The only metric to improve in April was wages, which rose 4.5 percent y/y after a 4.1 percent y/y rise in March. This pace of growth is the fastest since the Index series began in January 2017. This trend was also reflected globally, with Australian small businesses seeing a new record growth figure (4.1% y/y), while small businesses in New Zealand also saw fast growth (4.8% y/y).

However, despite the record rise in wages in April, the purchasing power of households is diminishing. Using the main Consumer Price Index (CPIH) as a proxy for prices, the 7.8 percent y/y rise in April suggests that real wages in the UK actually fell by 3.3 percent y/y in April. This is negatively impacting small business sales as consumers have less disposable income to spend on their products and services.

Alex von Schirmeister, Managing Director UK & EMEA at Xero, said, “This is a warning sign of what’s to come.

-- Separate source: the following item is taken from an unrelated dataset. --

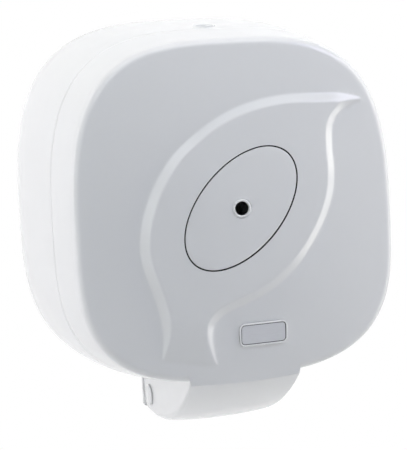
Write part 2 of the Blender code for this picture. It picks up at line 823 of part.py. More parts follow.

Small firms are being hammered by a slowdown in consumer spending and a slowdown in getting paid what they are owed. Late payments should be referred to as ‘unapproved debt’.

“Small businesses are pushed to the cliff edge by large firms who hold on to their suppliers’ money. Even a single unpaid invoice can set off a chain reaction that leads to delays, instability, and dire consequences across entire supply chains.

“With a recession looming, the government must provide appropriate incentives for large businesses to pay their suppliers on time, and stricter penalties when it comes to paying late.”